I ask these questions knowing the answers. Sometimes those are the ones which are the most hopeless. So I'll ask just one more. What kind of a world (country) are we living in? All of us know that we are going to the dogs. Didn't you tell me some two years back, even before HE was elected that if such a thing come to pass, people of your faith will be deported to P*******. The events which followed must only have helped to exacerbate your fears. If Dadri was everything you feared, only know that you are not alone in your fear. I can only imagine the angst you surely must have felt when a whole community is repeatedly asked to ‘prove’ their nationalistic credentials. Surely, you should have told them about the time when you chided me when I would support the P******* cricket team. Such are the markers for nationalism today! Do you think they have enough space for all of us in P*******? Because if it is you today, it's only tomorrow before it's us.

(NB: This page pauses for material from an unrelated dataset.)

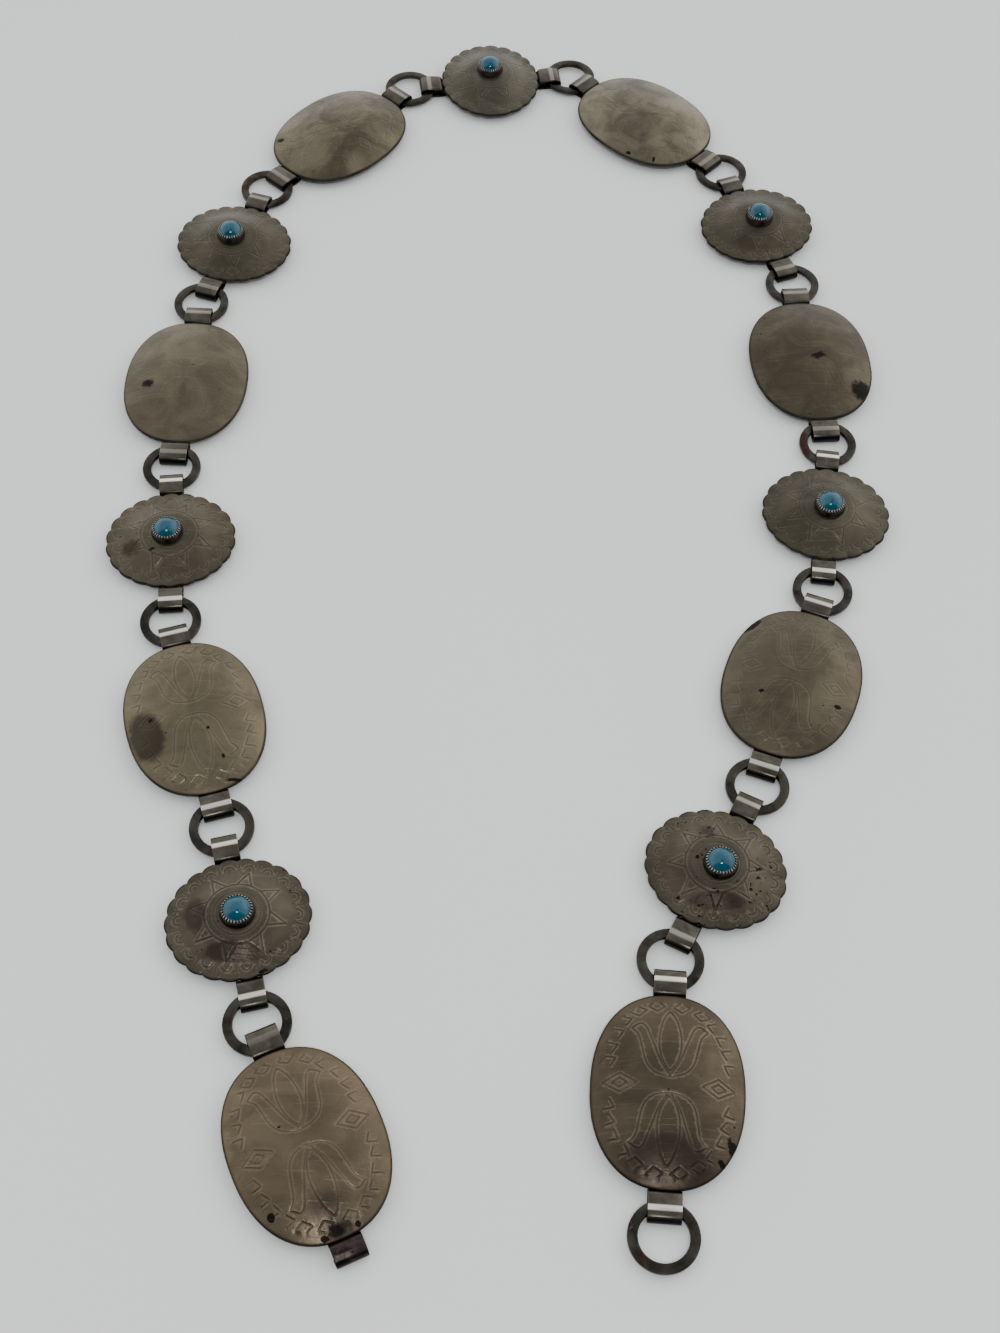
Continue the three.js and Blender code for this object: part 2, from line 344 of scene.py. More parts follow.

We do not know where you are. All of us are hoping against hope that you are safe and have dug in there. But then my despair returns. I dread that I willpick up the morning's newspaper and find that they have labelled you a T********. The dreaded T word for all in your community. Will I be listening to rabid news anchors tearing you apart. Surely, a new history will be encrypted for you. But it’s your future that they are aiming for. We really are going to the dogs, ain't we? But I'm waiting for that bite of reality that will open people’s eyes to the fact that the dogs they should dread are on their Right rather than the Left. Sad as it sounds, I find myself hoping that the bite comes all the more sooner for them. In the meantime it's up to us to remind the world that you are a flesh and blood human with dreams that are at once ethereal and mundane, rather than venomous abstract concepts that will surely be laid to consume you. Stay strong friend!